- Records from a dataset:
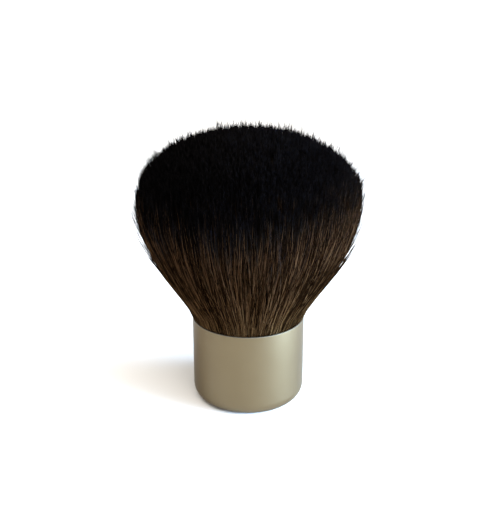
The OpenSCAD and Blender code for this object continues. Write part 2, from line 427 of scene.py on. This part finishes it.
def carried(x, y, tip_rho, share):
    """Places in the disc of roots, carried up to a share of the way to the dome over tip_rho.
    The hair swells and rolls over the rim, and one side of the head is a little slack."""
    z = RIM_Z + share * (dome_height(tip_rho)[:, None] - RIM_Z)
    above = np.clip(z - RIM_Z, 0, None)
    bulge = RIM_BULGE * np.exp(-((above - BULGE_Z) / BULGE_SPAN) ** 2)
    roll = RIM_ROLL * np.clip(above / ROLL_Z, 0, 1) * np.exp(-(above / ROLL_SPAN) ** 2)
    rho = np.hypot(x, y)
    slack_side = np.clip(-x / (rho + 1e-9), 0, 1)
    slack = SLACK_SHARE * slack_side ** 2 * np.exp(-((z - SLACK_Z) / SLACK_SPAN) ** 2) * rho ** 4
    radius = (flare_radius(z) + (bulge + roll) * rho ** 6) * (1 - slack)
    return np.stack([x * radius, y * radius, z], axis=-1)


def unit(vectors):
    return vectors / np.maximum(np.linalg.norm(vectors, axis=-1, keepdims=True), 1e-12)


def hair_mesh(name, lines, widths, shade, dye, turn):
    """One mesh of three-sided hairs. lines is hairs x points x 3, in mm, and each hair ends in a
    point. dye is its way from root to tip, and turn is how far its sides are turned."""
    count, points = lines.shape[:2]
    along = unit(np.gradient(lines, axis=1))
    outward = lines * (1, 1, 0) + (1e-3, 0, 0)
    across = unit(np.cross(along, outward))
    depth = np.cross(across, along)
    rings = points - 1
    angles = turn[:, None] + np.arange(3) * 2 * math.pi / 3
    offsets = (np.cos(angles)[:, None, :, None] * across[:, :rings, None]
               + np.sin(angles)[:, None, :, None] * depth[:, :rings, None])
    sides = lines[:, :rings, None] + offsets * widths[:, :rings, None, None] / 2
    own_vertices = rings * 3 + 1
    vertices = np.concatenate([sides.reshape(count, -1, 3), lines[:, -1:]], axis=1).reshape(-1, 3) * MM

    low = np.arange(rings - 1)[:, None] * 3 + np.arange(3)
    high = low + 3
    following = (np.arange(3) + 1) % 3
    quads = np.stack([low, low[:, following], high[:, following], high], axis=-1).reshape(-1, 4)
    last = (rings - 1) * 3 + np.arange(3)
    tips = np.stack([last, last[following], np.full(3, own_vertices - 1)], axis=-1)
    base = np.array([[2, 1, 0]])
    starts = np.arange(count)[:, None] * own_vertices
    quad_corners = (quads.reshape(-1) + starts).reshape(-1)
    triangle_corners = (np.concatenate([tips, base]).reshape(-1) + starts).reshape(-1)
    corners = np.concatenate([quad_corners, triangle_corners])
    quad_count = count * len(quads)
    triangle_count = count * (len(tips) + len(base))
    quad_starts = np.arange(quad_count) * 4
    triangle_starts = quad_count * 4 + np.arange(triangle_count) * 3
    loop_starts = np.concatenate([quad_starts, triangle_starts])

    mesh = bpy.data.meshes.new(name)
    mesh.vertices.add(len(vertices))
    mesh.vertices.foreach_set("co", vertices.ravel())
    mesh.loops.add(len(corners))
    mesh.loops.foreach_set("vertex_index", corners.astype(np.int32))
    mesh.polygons.add(len(loop_starts))
    mesh.polygons.foreach_set("loop_start", loop_starts.astype(np.int32))
    mesh.update(calc_edges=True)
    mesh.polygons.foreach_set("use_smooth", np.ones(len(loop_starts), bool))

    # Across the map goes the hair's shade, and up it the way from root to tip
    step = 0.5 / SHADES
    u = np.zeros((count, own_vertices))
    u[:, :-1] = shade[:, None] + np.tile((-0.4 * step, 0, 0.4 * step), rings)
    u[:, -1] = shade
    v = np.zeros((count, own_vertices))
    v[:, :-1] = np.repeat(dye[:, :rings], 3, axis=1)
    v[:, -1] = dye[:, -1]
    layer = mesh.uv_layers.new(name="OFBake")
    places = np.stack([u.reshape(-1), v.reshape(-1)], axis=-1)[corners]
    layer.data.foreach_set("uv", places.ravel())
    mesh.validate()
    piece = bpy.data.objects.new(name, mesh)
    bpy.context.scene.collection.objects.link(piece)
    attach(piece, "root")
    return piece


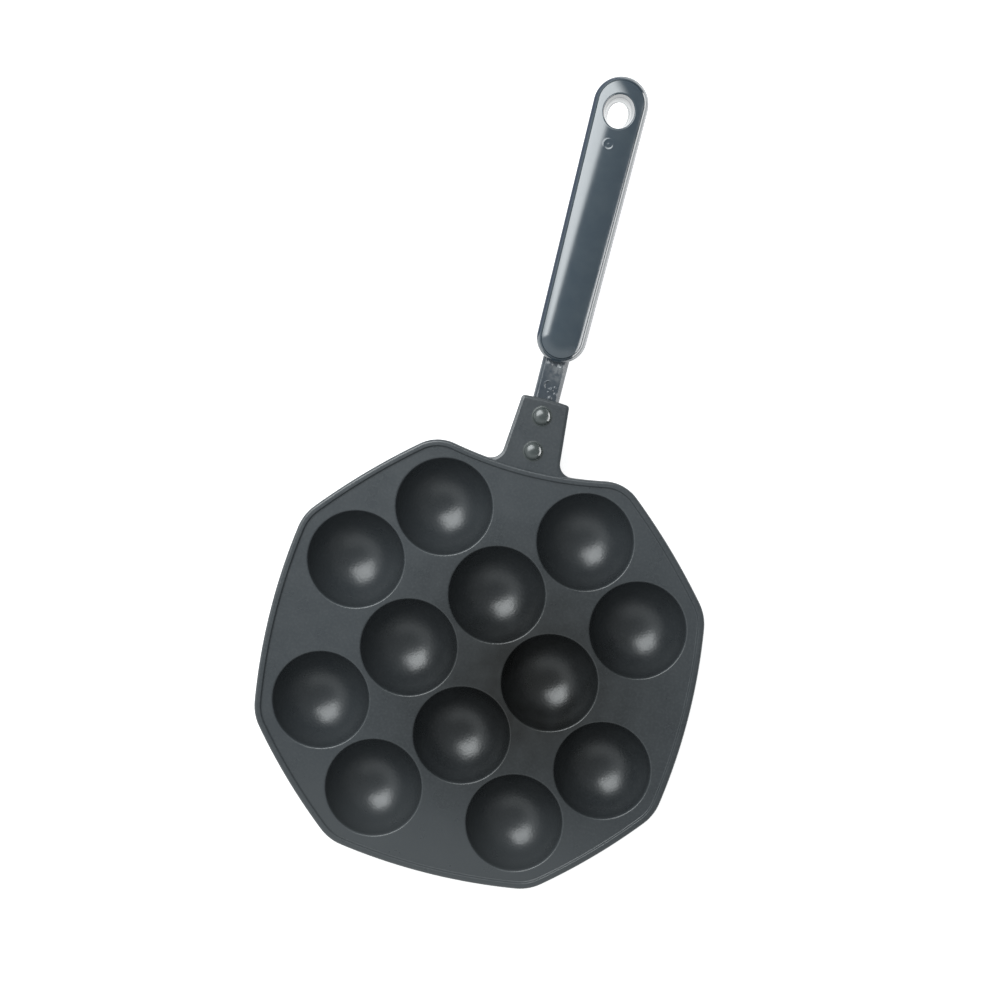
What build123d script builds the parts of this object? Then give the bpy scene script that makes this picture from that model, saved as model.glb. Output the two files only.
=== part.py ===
from build123d import *
from math import atan2, cos, degrees, hypot, radians, sin
import os

# Takoyaki pan. A cast plate with a raised rim carries twelve round bowls and a lug. A pressed
# steel tang is riveted under the lug, and two moulded shells are screwed together over it as
# the grip. Lengths are in millimetres and angles in degrees. +Z is up and +Y runs from the pan
# to the hanging end of the grip. The origin lies on the resting plane, in the middle of the
# overall length and width.

# ---- Driving dimensions ----

# Bowls: a square field of four by four without its corner ones, turned to stand on a corner
BOWL_MOUTH = 40.0  # mouth diameter
BOWL_DEPTH = 19.0
BOWL_WEB = 2.5  # land between the mouths of neighbours
BOWL_WALL = 3.6
BOWL_FLOOR = 3.0  # thickness over the flat foot
LIP_ROUND = 0.8

# Plate: eight bulged sides, its corners in line with the outer bowls
CORNER_MARGIN = 8.6  # from an outer bowl's mouth to the unrounded corner
MAIN_BULGE = 3.7  # sides square to the length
DIAGONAL_BULGE = 1.8
CORNER_ROUND = 20.0
NECK_DIP = 6.0  # how far the hollow side under the lug lies inside the other sides
NECK_CORNER_TURN = 2.4  # shift of the two corners beside the neck, towards the lug
NECK_CORNER_EXTRA = 0.9  # and away from the centre
NECK_CORNER_ROUND = 17.0
PLATE_THICKNESS = 4.0
RIM_HEIGHT = 1.0
RIM_WIDTH = 2.0
RIM_SLOPE = 1.4  # width of the rim's inner slope
RIM_ROUND = 1.0
SKIRT_DEPTH = 7.0  # below the plate
SKIRT_WALL = 3.5
SKIRT_DRAW = 0.4  # how far the lower edge lies inside the rim

# Lug
LUG_REACH = 29.4  # from the middle of the neck
LUG_ROOT_WIDTH = 25.0
LUG_END_WIDTH = 20.0
LUG_END_BULGE = 0.5
LUG_END_ROUND = 1.2
LUG_ROOT_FILLET = 5.5
LUG_RISE = 0.3  # above the plate
LUG_EDGE_ROUND = 1.0
LUG_SEAT_DEPTH = 1.0  # recess that holds the tang from turning
LUG_SEAT_CLEARANCE = 0.2

# Tang: a channel, open below, that rises towards the grip
TANG_WIDTH = 11.0
TANG_DEPTH = 5.6
TANG_SHEET = 1.6
TANG_INNER_ROUND = 0.6  # inside the folds
TANG_START_GAP = 3.1  # from the neck to the tang's end
TANG_BEND_GAP = 4.0  # from the lug's end to the bend
TANG_BEND_RADIUS = 25.0
HANDLE_RISE = 4.0
TANG_DIMPLE = 3.4  # diameter of the gauge dimple
TANG_DIMPLE_DEPTH = 0.4
TANG_DIMPLE_GAP = 6.3  # from the lug's end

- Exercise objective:
Return the entries above exactly, each one complete.

- The answer:
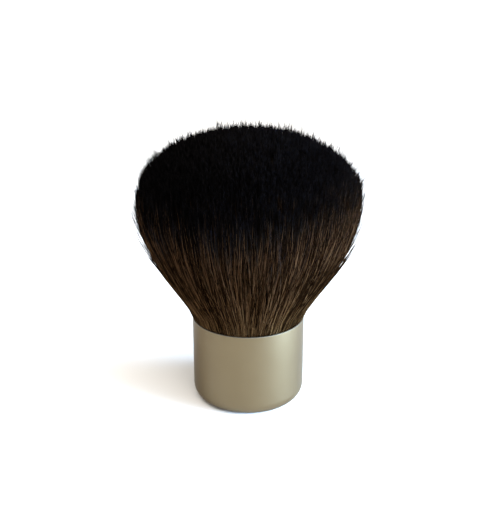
The OpenSCAD and Blender code for this object continues. Write part 2, from line 427 of scene.py on. This part finishes it.
def carried(x, y, tip_rho, share):
    """Places in the disc of roots, carried up to a share of the way to the dome over tip_rho.
    The hair swells and rolls over the rim, and one side of the head is a little slack."""
    z = RIM_Z + share * (dome_height(tip_rho)[:, None] - RIM_Z)
    above = np.clip(z - RIM_Z, 0, None)
    bulge = RIM_BULGE * np.exp(-((above - BULGE_Z) / BULGE_SPAN) ** 2)
    roll = RIM_ROLL * np.clip(above / ROLL_Z, 0, 1) * np.exp(-(above / ROLL_SPAN) ** 2)
    rho = np.hypot(x, y)
    slack_side = np.clip(-x / (rho + 1e-9), 0, 1)
    slack = SLACK_SHARE * slack_side ** 2 * np.exp(-((z - SLACK_Z) / SLACK_SPAN) ** 2) * rho ** 4
    radius = (flare_radius(z) + (bulge + roll) * rho ** 6) * (1 - slack)
    return np.stack([x * radius, y * radius, z], axis=-1)


def unit(vectors):
    return vectors / np.maximum(np.linalg.norm(vectors, axis=-1, keepdims=True), 1e-12)


def hair_mesh(name, lines, widths, shade, dye, turn):
    """One mesh of three-sided hairs. lines is hairs x points x 3, in mm, and each hair ends in a
    point. dye is its way from root to tip, and turn is how far its sides are turned."""
    count, points = lines.shape[:2]
    along = unit(np.gradient(lines, axis=1))
    outward = lines * (1, 1, 0) + (1e-3, 0, 0)
    across = unit(np.cross(along, outward))
    depth = np.cross(across, along)
    rings = points - 1
    angles = turn[:, None] + np.arange(3) * 2 * math.pi / 3
    offsets = (np.cos(angles)[:, None, :, None] * across[:, :rings, None]
               + np.sin(angles)[:, None, :, None] * depth[:, :rings, None])
    sides = lines[:, :rings, None] + offsets * widths[:, :rings, None, None] / 2
    own_vertices = rings * 3 + 1
    vertices = np.concatenate([sides.reshape(count, -1, 3), lines[:, -1:]], axis=1).reshape(-1, 3) * MM

    low = np.arange(rings - 1)[:, None] * 3 + np.arange(3)
    high = low + 3
    following = (np.arange(3) + 1) % 3
    quads = np.stack([low, low[:, following], high[:, following], high], axis=-1).reshape(-1, 4)
    last = (rings - 1) * 3 + np.arange(3)
    tips = np.stack([last, last[following], np.full(3, own_vertices - 1)], axis=-1)
    base = np.array([[2, 1, 0]])
    starts = np.arange(count)[:, None] * own_vertices
    quad_corners = (quads.reshape(-1) + starts).reshape(-1)
    triangle_corners = (np.concatenate([tips, base]).reshape(-1) + starts).reshape(-1)
    corners = np.concatenate([quad_corners, triangle_corners])
    quad_count = count * len(quads)
    triangle_count = count * (len(tips) + len(base))
    quad_starts = np.arange(quad_count) * 4
    triangle_starts = quad_count * 4 + np.arange(triangle_count) * 3
    loop_starts = np.concatenate([quad_starts, triangle_starts])

    mesh = bpy.data.meshes.new(name)
    mesh.vertices.add(len(vertices))
    mesh.vertices.foreach_set("co", vertices.ravel())
    mesh.loops.add(len(corners))
    mesh.loops.foreach_set("vertex_index", corners.astype(np.int32))
    mesh.polygons.add(len(loop_starts))
    mesh.polygons.foreach_set("loop_start", loop_starts.astype(np.int32))
    mesh.update(calc_edges=True)
    mesh.polygons.foreach_set("use_smooth", np.ones(len(loop_starts), bool))

    # Across the map goes the hair's shade, and up it the way from root to tip
    step = 0.5 / SHADES
    u = np.zeros((count, own_vertices))
    u[:, :-1] = shade[:, None] + np.tile((-0.4 * step, 0, 0.4 * step), rings)
    u[:, -1] = shade
    v = np.zeros((count, own_vertices))
    v[:, :-1] = np.repeat(dye[:, :rings], 3, axis=1)
    v[:, -1] = dye[:, -1]
    layer = mesh.uv_layers.new(name="OFBake")
    places = np.stack([u.reshape(-1), v.reshape(-1)], axis=-1)[corners]
    layer.data.foreach_set("uv", places.ravel())
    mesh.validate()
    piece = bpy.data.objects.new(name, mesh)
    bpy.context.scene.collection.objects.link(piece)
    attach(piece, "root")
    return piece


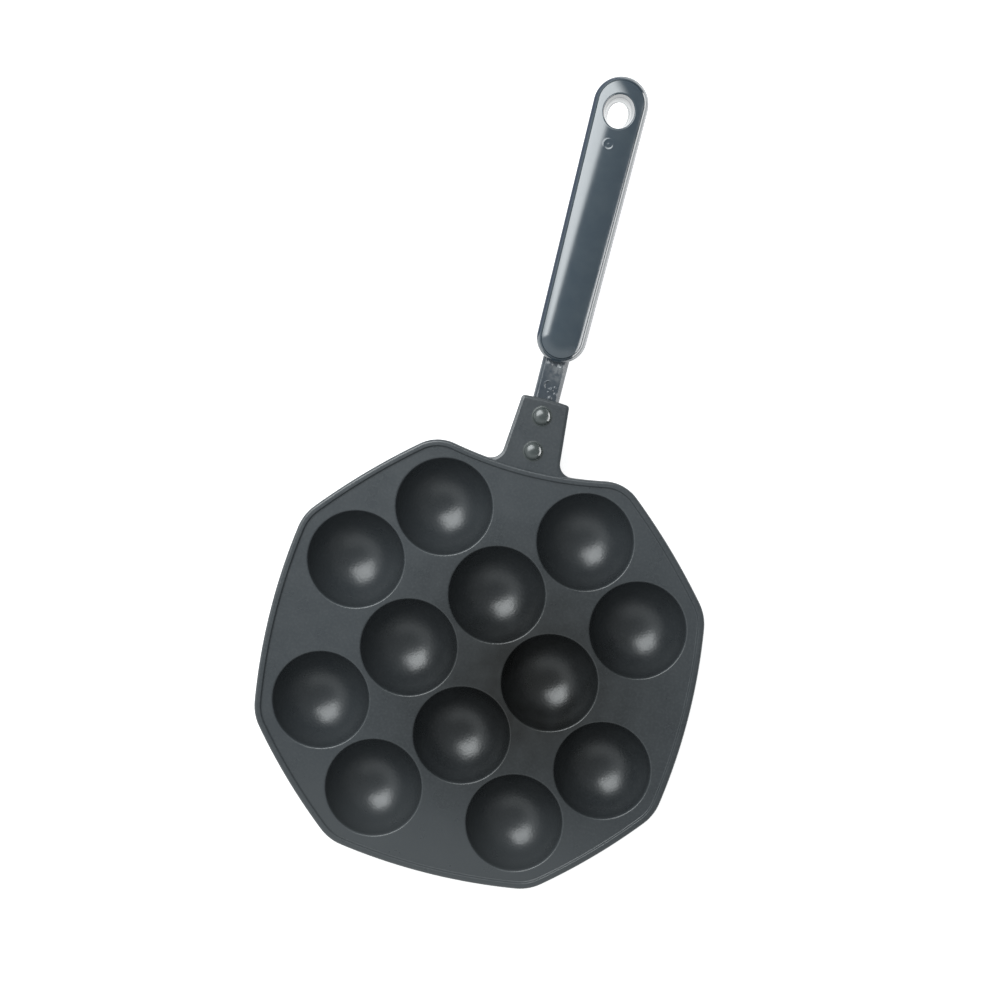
What build123d script builds the parts of this object? Then give the bpy scene script that makes this picture from that model, saved as model.glb. Output the two files only.
=== part.py ===
from build123d import *
from math import atan2, cos, degrees, hypot, radians, sin
import os

# Takoyaki pan. A cast plate with a raised rim carries twelve round bowls and a lug. A pressed
# steel tang is riveted under the lug, and two moulded shells are screwed together over it as
# the grip. Lengths are in millimetres and angles in degrees. +Z is up and +Y runs from the pan
# to the hanging end of the grip. The origin lies on the resting plane, in the middle of the
# overall length and width.

# ---- Driving dimensions ----

# Bowls: a square field of four by four without its corner ones, turned to stand on a corner
BOWL_MOUTH = 40.0  # mouth diameter
BOWL_DEPTH = 19.0
BOWL_WEB = 2.5  # land between the mouths of neighbours
BOWL_WALL = 3.6
BOWL_FLOOR = 3.0  # thickness over the flat foot
LIP_ROUND = 0.8

# Plate: eight bulged sides, its corners in line with the outer bowls
CORNER_MARGIN = 8.6  # from an outer bowl's mouth to the unrounded corner
MAIN_BULGE = 3.7  # sides square to the length
DIAGONAL_BULGE = 1.8
CORNER_ROUND = 20.0
NECK_DIP = 6.0  # how far the hollow side under the lug lies inside the other sides
NECK_CORNER_TURN = 2.4  # shift of the two corners beside the neck, towards the lug
NECK_CORNER_EXTRA = 0.9  # and away from the centre
NECK_CORNER_ROUND = 17.0
PLATE_THICKNESS = 4.0
RIM_HEIGHT = 1.0
RIM_WIDTH = 2.0
RIM_SLOPE = 1.4  # width of the rim's inner slope
RIM_ROUND = 1.0
SKIRT_DEPTH = 7.0  # below the plate
SKIRT_WALL = 3.5
SKIRT_DRAW = 0.4  # how far the lower edge lies inside the rim

# Lug
LUG_REACH = 29.4  # from the middle of the neck
LUG_ROOT_WIDTH = 25.0
LUG_END_WIDTH = 20.0
LUG_END_BULGE = 0.5
LUG_END_ROUND = 1.2
LUG_ROOT_FILLET = 5.5
LUG_RISE = 0.3  # above the plate
LUG_EDGE_ROUND = 1.0
LUG_SEAT_DEPTH = 1.0  # recess that holds the tang from turning
LUG_SEAT_CLEARANCE = 0.2

# Tang: a channel, open below, that rises towards the grip
TANG_WIDTH = 11.0
TANG_DEPTH = 5.6
TANG_SHEET = 1.6
TANG_INNER_ROUND = 0.6  # inside the folds
TANG_START_GAP = 3.1  # from the neck to the tang's end
TANG_BEND_GAP = 4.0  # from the lug's end to the bend
TANG_BEND_RADIUS = 25.0
HANDLE_RISE = 4.0
TANG_DIMPLE = 3.4  # diameter of the gauge dimple
TANG_DIMPLE_DEPTH = 0.4
TANG_DIMPLE_GAP = 6.3  # from the lug's end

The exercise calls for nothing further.